PCA – Plotting a Discriminant Line on a Scatterplot in Discriminant Analysis

discriminant analysispcascatterplot

Given a data scatterplot I can plot the data's principal components on it, as axes tiled with points which are principal components scores. You can see an example plot with the cloud (consisting of 2 clusters) and its first principle component. It is drawn easily: raw component scores are computed as data-matrix x eigenvector(s); coordinate of each score point on the original axis (V1 or V2) is score x cos-between-the-axis-and-the-component (which is the element of the eigenvector).

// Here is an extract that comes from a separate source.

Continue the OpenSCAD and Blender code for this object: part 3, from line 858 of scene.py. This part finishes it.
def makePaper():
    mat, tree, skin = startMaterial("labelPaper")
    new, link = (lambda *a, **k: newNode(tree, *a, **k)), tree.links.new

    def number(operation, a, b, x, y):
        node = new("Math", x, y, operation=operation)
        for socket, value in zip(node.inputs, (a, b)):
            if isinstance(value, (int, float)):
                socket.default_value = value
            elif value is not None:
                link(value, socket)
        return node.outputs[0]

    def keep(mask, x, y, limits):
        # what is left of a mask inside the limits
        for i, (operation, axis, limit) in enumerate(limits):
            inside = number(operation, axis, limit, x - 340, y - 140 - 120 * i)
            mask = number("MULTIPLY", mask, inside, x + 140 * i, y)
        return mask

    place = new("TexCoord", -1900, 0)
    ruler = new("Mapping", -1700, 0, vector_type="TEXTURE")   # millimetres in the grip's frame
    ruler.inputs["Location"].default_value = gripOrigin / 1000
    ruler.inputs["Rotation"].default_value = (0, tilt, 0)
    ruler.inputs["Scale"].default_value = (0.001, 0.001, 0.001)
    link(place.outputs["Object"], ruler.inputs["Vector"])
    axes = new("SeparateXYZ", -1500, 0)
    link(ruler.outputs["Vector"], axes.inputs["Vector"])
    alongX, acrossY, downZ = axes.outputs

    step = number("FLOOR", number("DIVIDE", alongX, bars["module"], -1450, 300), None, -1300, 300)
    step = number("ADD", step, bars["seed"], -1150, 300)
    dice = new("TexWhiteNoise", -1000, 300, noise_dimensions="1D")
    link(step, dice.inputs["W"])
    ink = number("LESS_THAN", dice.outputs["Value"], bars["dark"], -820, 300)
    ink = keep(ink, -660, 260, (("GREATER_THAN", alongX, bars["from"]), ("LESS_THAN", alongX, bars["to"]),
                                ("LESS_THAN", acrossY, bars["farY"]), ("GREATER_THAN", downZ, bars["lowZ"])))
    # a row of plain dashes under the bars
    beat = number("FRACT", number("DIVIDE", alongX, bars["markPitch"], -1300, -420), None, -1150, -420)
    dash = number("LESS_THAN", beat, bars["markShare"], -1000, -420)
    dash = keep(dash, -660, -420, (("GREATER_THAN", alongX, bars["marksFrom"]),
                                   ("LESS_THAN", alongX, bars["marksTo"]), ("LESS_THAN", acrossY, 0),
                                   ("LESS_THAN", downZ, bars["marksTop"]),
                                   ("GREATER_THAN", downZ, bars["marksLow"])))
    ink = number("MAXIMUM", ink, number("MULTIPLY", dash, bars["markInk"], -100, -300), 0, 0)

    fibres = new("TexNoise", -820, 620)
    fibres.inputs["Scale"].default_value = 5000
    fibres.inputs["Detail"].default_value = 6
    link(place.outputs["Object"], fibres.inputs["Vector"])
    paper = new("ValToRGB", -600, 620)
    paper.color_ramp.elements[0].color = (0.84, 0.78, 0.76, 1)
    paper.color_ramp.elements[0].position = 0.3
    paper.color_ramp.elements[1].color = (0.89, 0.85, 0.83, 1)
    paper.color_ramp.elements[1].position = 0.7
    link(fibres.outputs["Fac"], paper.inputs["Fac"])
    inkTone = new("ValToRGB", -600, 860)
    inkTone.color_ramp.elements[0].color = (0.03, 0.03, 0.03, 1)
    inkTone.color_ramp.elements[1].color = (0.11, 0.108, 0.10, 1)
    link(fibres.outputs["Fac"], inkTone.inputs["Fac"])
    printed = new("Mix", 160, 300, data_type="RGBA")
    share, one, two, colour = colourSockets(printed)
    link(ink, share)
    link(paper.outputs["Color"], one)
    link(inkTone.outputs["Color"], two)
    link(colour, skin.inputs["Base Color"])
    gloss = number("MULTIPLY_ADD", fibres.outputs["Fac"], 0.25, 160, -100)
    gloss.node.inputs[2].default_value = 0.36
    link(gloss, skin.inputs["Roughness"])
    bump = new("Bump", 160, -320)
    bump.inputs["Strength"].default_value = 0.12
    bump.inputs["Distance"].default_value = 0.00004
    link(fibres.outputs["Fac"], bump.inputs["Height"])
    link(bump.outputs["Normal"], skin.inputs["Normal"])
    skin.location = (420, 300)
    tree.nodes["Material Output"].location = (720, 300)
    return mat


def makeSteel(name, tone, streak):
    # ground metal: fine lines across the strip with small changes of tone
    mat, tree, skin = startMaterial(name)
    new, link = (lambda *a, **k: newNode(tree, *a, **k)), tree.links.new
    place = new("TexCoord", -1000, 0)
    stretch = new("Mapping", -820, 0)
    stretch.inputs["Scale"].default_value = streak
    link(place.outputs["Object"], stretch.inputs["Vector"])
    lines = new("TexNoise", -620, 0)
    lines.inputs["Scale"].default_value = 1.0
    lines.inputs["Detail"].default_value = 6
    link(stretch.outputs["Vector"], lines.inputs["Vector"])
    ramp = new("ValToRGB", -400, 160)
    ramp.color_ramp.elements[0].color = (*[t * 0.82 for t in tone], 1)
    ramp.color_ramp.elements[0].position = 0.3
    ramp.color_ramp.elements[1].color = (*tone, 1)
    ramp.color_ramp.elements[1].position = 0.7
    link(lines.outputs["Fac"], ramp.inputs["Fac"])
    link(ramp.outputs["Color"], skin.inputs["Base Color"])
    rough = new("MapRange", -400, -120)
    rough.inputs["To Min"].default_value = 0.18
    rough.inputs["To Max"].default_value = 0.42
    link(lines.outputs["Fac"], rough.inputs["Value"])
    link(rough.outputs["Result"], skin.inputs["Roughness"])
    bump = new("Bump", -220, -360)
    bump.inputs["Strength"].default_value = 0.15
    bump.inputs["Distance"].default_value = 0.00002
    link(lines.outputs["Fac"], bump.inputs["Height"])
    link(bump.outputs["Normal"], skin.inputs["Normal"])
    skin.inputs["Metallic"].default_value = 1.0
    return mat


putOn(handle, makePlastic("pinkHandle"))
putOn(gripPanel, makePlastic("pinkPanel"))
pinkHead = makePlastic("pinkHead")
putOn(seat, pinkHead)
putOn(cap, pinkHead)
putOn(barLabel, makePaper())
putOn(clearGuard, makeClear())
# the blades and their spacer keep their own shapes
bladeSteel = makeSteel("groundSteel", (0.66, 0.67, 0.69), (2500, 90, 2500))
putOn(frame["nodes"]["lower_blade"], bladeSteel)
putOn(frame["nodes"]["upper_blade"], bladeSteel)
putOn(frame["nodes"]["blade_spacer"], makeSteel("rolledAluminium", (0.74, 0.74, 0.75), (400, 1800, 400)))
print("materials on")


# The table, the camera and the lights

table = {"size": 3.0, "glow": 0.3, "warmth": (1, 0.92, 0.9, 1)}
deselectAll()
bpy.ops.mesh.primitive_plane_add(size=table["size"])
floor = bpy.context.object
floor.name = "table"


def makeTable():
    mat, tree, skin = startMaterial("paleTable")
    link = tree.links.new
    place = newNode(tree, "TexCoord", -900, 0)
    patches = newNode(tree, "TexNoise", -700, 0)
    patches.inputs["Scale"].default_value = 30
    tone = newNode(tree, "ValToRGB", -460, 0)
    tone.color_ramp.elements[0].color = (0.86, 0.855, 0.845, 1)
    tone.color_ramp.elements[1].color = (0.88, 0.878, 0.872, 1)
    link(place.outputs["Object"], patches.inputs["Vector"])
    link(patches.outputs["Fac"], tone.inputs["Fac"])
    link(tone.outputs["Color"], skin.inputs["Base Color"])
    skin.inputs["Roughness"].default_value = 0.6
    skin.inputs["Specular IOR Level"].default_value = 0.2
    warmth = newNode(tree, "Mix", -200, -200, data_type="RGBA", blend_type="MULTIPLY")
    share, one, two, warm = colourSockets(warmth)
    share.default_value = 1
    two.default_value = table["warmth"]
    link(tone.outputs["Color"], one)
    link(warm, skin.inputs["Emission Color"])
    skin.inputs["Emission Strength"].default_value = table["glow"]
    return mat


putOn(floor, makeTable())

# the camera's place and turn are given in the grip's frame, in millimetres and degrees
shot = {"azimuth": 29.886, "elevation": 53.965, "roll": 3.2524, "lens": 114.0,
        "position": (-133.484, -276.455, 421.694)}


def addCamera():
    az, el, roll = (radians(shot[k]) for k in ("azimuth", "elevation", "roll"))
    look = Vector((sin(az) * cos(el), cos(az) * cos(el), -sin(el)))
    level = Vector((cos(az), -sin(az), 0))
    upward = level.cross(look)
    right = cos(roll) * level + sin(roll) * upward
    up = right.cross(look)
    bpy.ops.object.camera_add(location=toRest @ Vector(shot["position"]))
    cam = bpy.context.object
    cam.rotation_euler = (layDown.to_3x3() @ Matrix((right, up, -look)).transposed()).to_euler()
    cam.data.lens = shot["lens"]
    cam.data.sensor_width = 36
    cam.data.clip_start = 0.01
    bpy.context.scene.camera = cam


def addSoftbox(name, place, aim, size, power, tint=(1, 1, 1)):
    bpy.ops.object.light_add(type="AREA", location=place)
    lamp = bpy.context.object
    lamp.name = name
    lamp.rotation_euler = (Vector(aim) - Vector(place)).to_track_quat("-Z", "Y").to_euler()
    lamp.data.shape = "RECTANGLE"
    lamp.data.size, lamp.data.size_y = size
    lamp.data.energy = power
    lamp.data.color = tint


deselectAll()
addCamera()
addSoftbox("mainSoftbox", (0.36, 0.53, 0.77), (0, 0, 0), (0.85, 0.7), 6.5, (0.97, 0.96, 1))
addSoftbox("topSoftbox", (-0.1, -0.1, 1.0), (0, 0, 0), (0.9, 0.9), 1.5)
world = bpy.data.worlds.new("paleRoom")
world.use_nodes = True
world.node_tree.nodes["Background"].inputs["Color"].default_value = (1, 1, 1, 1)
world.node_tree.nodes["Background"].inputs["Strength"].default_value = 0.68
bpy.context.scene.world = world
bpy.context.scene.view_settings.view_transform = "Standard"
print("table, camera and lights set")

1st principal component tiled by its scores

My question: Is it possible somehow to draw a discriminant in a similar fashion? Look at my pic please. I'd like to plot now the discriminant between two clusters, as a line tiled with discriminant scores (after discriminant analysis) as points. If yes, what could be the algo?

Best Answer

OK, since nobody answered I think that, after some experimentation, I can do it myself. Following discriminant analysis guidelines, let T be the whole cloud's (data X, of 2 variables) sscp matrix (of deviations from cloud's centre), and let W be the pooled within-cluster sscp matrix (of deviations from a cluster centre). B=T-W is the between-cluster sscp matrix. Singular value decomposition of inv(W)B yields us U (left eigenvectors), S (diagonal matrix of eigenvalues), V (right eigenvectors). In my example of 2 clusters only the 1st eigenvalue is nonzero (which means that there is only one discriminant), and so we use only the 1st eigenvector (column) of U: U(1). Now, XU(1) are the sought-for raw discriminant scores. To show the discriminant as a line tiled with those, multiply the scores by cos-between-the-axis-and-the-discriminant (which is the element of the eigenvector U(1)) - just as did it with principal component above. The resulting plot is below.

enter image description here